● Directions for this task
Only the lines holding the string "with" are needed. Copy each one.

● Data
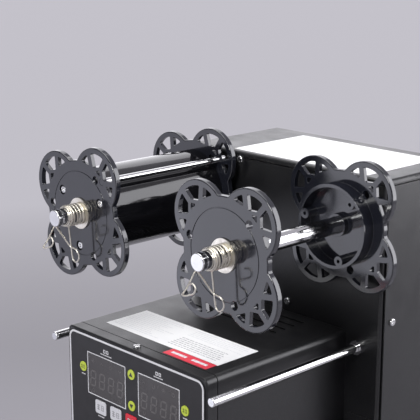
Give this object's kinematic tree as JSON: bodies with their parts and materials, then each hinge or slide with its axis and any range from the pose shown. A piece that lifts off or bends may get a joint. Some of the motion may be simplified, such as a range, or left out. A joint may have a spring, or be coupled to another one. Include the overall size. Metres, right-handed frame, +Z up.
{
  "type": "cup sealing machine",
  "caption": "Table-top cup sealing machine: film reels over a control head, heated press, sliding cup tray, rear cabinet.",
  "frame": {"origin": "middle of the bounding box at the feet's floor level", "axes": "+X to the operator's right, +Y to the back of the machine, +Z up"},
  "size_m": [0.3046, 0.3146, 0.5635],
  "materials": {
    "case_paint": "satin black powder coat, fine texture",
    "zinc_steel": "zinc plated",
    "tray_steel": "brushed",
    "bright_steel": "bright chrome",
    "nickel_wire": "bright nickel with a warm tint",
    "screw_metal": "nickel plated",
    "flange_plastic": "semi-gloss dark slate moulding",
    "drum_plastic": "high gloss black",
    "overlay": "fine matte printed film",
    "key_green": "matte",
    "key_white": "matte",
    "key_red": "matte",
    "board": "solder mask",
    "motor_steel": "plated",
    "bush_bronze": "turned",
    "cast_aluminium": "turned",
    "black_plastic": "fine texture",
    "rubber_black": "matte"
  },
  "bodies": {
    "frame": {"base_pan": "case_paint", "rubber_feet": "rubber_black", "cabinet_face": "case_paint", "cabinet_back": "case_paint", "cabinet_lid": "case_paint", "side_panel_left": "case_paint", "side_panel_right": "case_paint", "bearing_plate": "zinc_steel", "head_shell": "case_paint", "head_front_cap": "case_paint", "head_bottom_plate": "case_paint", "panel_overlay": "overlay", "control_board": "board", "press_bracket": "zinc_steel", "guide_columns": "bright_steel", "gear_motors": "motor_steel", "table_frame": "case_paint", "tray_rails": "zinc_steel", "shaft_bearings": "bush_bronze", "guide_spindles": "bright_steel", "sensor_bracket": "case_paint", "photo_eye": "black_plastic", "power_supply": "cast_aluminium", "power_entry": "black_plastic", "case_screws": "screw_metal"},
    "press": {"press_carriage": "zinc_steel", "heater_block": "cast_aluminium", "cutter_ring": "motor_steel", "return_springs": "nickel_wire"},
    "follower": {"cam_follower": "motor_steel"},
    "cam": {"press_cam": "motor_steel"},
    "tray": {"tray_plate": "tray_steel", "cup_ring": "cast_aluminium"},
    "lead_screw": {"tray_screw": "bright_steel"},
    "supply_reel": {"supply_shaft": "bright_steel", "supply_rear_flange": "flange_plastic", "supply_spring": "nickel_wire", "supply_clip": "nickel_wire"},
    "supply_front": {"supply_front_flange": "flange_plastic", "supply_washer": "nickel_wire"},
    "take_up_reel": {"take_up_shaft": "bright_steel", "take_up_rear_flange": "flange_plastic", "take_up_spring": "nickel_wire", "take_up_clip": "nickel_wire"},
    "take_up_front": {"take_up_front_flange": "flange_plastic", "take_up_drum": "drum_plastic", "take_up_clamp_bar": "bright_steel", "take_up_washer": "nickel_wire"},
    "sleeve_left": {"guide_sleeve_left": "bright_steel"},
    "sleeve_right": {"guide_sleeve_right": "bright_steel"},
    "switch_rocker": {"rocker": "black_plastic"},
    "key_up_body": {"key_up": "key_green"},
    "key_down_body": {"key_down": "key_green"},
    "key_set_body": {"key_set": "key_green"},
    "key_clear_body": {"key_clear": "key_green"},
    "key_manual_body": {"key_manual": "key_white"},
    "key_auto_body": {"key_auto": "key_white"},
    "key_stop_body": {"key_stop": "key_red"},
    "key_film_body": {"key_film": "key_white"},
    "key_count_body": {"key_count": "key_white"}
  },
  "joints": [
    {"name": "tray_slide", "type": "slide", "parent": "frame", "child": "tray", "axis": [0, -1, 0], "range_m": [0, 0.14]},
    {"name": "screw_turn", "type": "hinge", "parent": "frame", "child": "lead_screw", "pos_m": [0.078, 0, 0.212], "axis": [0, 1, 0], "range_deg": [0, 2530]},
    {"name": "press_slide", "type": "slide", "parent": "frame", "child": "press", "axis": [0, 0, -1], "range_m": [0, 0.02], "stiffness_N_per_m": 800, "springref_m": -0.03, "deforming": ["return_springs"]},
    {"name": "cam_turn", "type": "hinge", "parent": "frame", "child": "cam", "pos_m": [0, -0.04635, 0.3257], "axis": [0, 1, 0], "range_deg": [0, 150.5]},
    {"name": "follower_spin", "type": "hinge", "parent": "press", "child": "follower", "pos_m": [0, -0.04635, 0.3], "axis": [0, 1, 0], "continuous": true},
    {"name": "supply_spin", "type": "hinge", "parent": "frame", "child": "supply_reel", "pos_m": [0.092, 0, 0.5016], "axis": [0, 1, 0], "continuous": true},
    {"name": "supply_float", "type": "slide", "parent": "supply_reel", "child": "supply_front", "axis": [0, -1, 0], "range_m": [0, 0.006], "stiffness_N_per_m": 900, "springref_m": -0.008, "deforming": ["supply_spring"]},
    {"name": "take_up_spin", "type": "hinge", "parent": "frame", "child": "take_up_reel", "pos_m": [-0.092, 0, 0.5016], "axis": [0, 1, 0], "continuous": true},
    {"name": "take_up_float", "type": "slide", "parent": "take_up_reel", "child": "take_up_front", "axis": [0, -1, 0], "range_m": [0, 0.006], "stiffness_N_per_m": 900, "springref_m": -0.008, "deforming": ["take_up_spring"]},
    {"name": "sleeve_left_spin", "type": "hinge", "parent": "frame", "child": "sleeve_left", "pos_m": [-0.101, 0, 0.3895], "axis": [0, 1, 0], "continuous": true},
    {"name": "sleeve_right_spin", "type": "hinge", "parent": "frame", "child": "sleeve_right", "pos_m": [0.105, 0, 0.3895], "axis": [0, 1, 0], "continuous": true},
    {"name": "rocker_tilt", "type": "hinge", "parent": "frame", "child": "switch_rocker", "pos_m": [0.08, 0.1525, 0.1125], "axis": [1, 0, 0], "range_deg": [0, 20]},
    {"name": "key_up_press", "type": "slide", "parent": "frame", "child": "key_up_body", "axis": [0, 1, 0], "range_m": [0, 0.0005], "stiffness_N_per_m": 1500, "springref_m": -0.0002},
    {"name": "key_down_press", "type": "slide", "parent": "frame", "child": "key_down_body", "axis": [0, 1, 0], "range_m": [0, 0.0005], "stiffness_N_per_m": 1500, "springref_m": -0.0002},
    {"name": "key_set_press", "type": "slide", "parent": "frame", "child": "key_set_body", "axis": [0, 1, 0], "range_m": [0, 0.0005], "stiffness_N_per_m": 1500, "springref_m": -0.0002},
    {"name": "key_clear_press", "type": "slide", "parent": "frame", "child": "key_clear_body", "axis": [0, 1, 0], "range_m": [0, 0.0005], "stiffness_N_per_m": 1500, "springref_m": -0.0002},
    {"name": "key_manual_press", "type": "slide", "parent": "frame", "child": "key_manual_body", "axis": [0, 1, 0], "range_m": [0, 0.0005], "stiffness_N_per_m": 1500, "springref_m": -0.0002},
    {"name": "key_auto_press", "type": "slide", "parent": "frame", "child": "key_auto_body", "axis": [0, 1, 0], "range_m": [0, 0.0005], "stiffness_N_per_m": 1500, "springref_m": -0.0002},
    {"name": "key_stop_press", "type": "slide", "parent": "frame", "child": "key_stop_body", "axis": [0, 1, 0], "range_m": [0, 0.0005], "stiffness_N_per_m": 1500, "springref_m": -0.0002},
    {"name": "key_film_press", "type": "slide", "parent": "frame", "child": "key_film_body", "axis": [0, 1, 0], "range_m": [0, 0.0005], "stiffness_N_per_m": 1500, "springref_m": -0.0002},
    {"name": "key_count_press", "type": "slide", "parent": "frame", "child": "key_count_body", "axis": [0, 1, 0], "range_m": [0, 0.0005], "stiffness_N_per_m": 1500, "springref_m": -0.0002}
  ],
  "couplings": [
    {"joint": "screw_turn", "follows": "tray_slide", "rad_per_m": 314.16},
    {"joint": "cam_turn", "follows": "press_slide", "rad_per_m": 130.9}
  ]
}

● Exercise answer
Give this object's kinematic tree as JSON: bodies with their parts and materials, then each hinge or slide with its axis and any range from the pose shown. A piece that lifts off or bends may get a joint. Some of the motion may be simplified, such as a range, or left out. A joint may have a spring, or be coupled to another one. Include the overall size. Metres, right-handed frame, +Z up.
    "nickel_wire": "bright nickel with a warm tint",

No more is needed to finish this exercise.